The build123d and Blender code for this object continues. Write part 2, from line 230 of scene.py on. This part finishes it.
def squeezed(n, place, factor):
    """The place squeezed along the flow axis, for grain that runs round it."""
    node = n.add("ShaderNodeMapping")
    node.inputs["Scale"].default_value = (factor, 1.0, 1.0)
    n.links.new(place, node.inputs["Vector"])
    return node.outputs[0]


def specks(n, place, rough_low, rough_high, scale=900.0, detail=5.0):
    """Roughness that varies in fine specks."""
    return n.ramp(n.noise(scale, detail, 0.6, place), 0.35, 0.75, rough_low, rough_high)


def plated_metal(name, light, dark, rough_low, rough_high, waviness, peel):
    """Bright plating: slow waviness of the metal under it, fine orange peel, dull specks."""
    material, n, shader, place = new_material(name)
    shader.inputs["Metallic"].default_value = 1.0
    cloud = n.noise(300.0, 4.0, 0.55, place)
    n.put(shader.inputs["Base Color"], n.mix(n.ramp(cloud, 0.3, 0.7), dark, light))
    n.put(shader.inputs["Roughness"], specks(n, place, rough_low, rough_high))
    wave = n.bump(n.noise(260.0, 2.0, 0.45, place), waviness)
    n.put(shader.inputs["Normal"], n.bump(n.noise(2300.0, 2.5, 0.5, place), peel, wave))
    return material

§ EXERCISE
Would you copy out each line exactly as written?

§ RESPONSE TO THE EXERCISE
The build123d and Blender code for this object continues. Write part 2, from line 230 of scene.py on. This part finishes it.
def squeezed(n, place, factor):
    """The place squeezed along the flow axis, for grain that runs round it."""
    node = n.add("ShaderNodeMapping")
    node.inputs["Scale"].default_value = (factor, 1.0, 1.0)
    n.links.new(place, node.inputs["Vector"])
    return node.outputs[0]


def specks(n, place, rough_low, rough_high, scale=900.0, detail=5.0):
    """Roughness that varies in fine specks."""
    return n.ramp(n.noise(scale, detail, 0.6, place), 0.35, 0.75, rough_low, rough_high)


def plated_metal(name, light, dark, rough_low, rough_high, waviness, peel):
    """Bright plating: slow waviness of the metal under it, fine orange peel, dull specks."""
    material, n, shader, place = new_material(name)
    shader.inputs["Metallic"].default_value = 1.0
    cloud = n.noise(300.0, 4.0, 0.55, place)
    n.put(shader.inputs["Base Color"], n.mix(n.ramp(cloud, 0.3, 0.7), dark, light))
    n.put(shader.inputs["Roughness"], specks(n, place, rough_low, rough_high))
    wave = n.bump(n.noise(260.0, 2.0, 0.45, place), waviness)
    n.put(shader.inputs["Normal"], n.bump(n.noise(2300.0, 2.5, 0.5, place), peel, wave))
    return material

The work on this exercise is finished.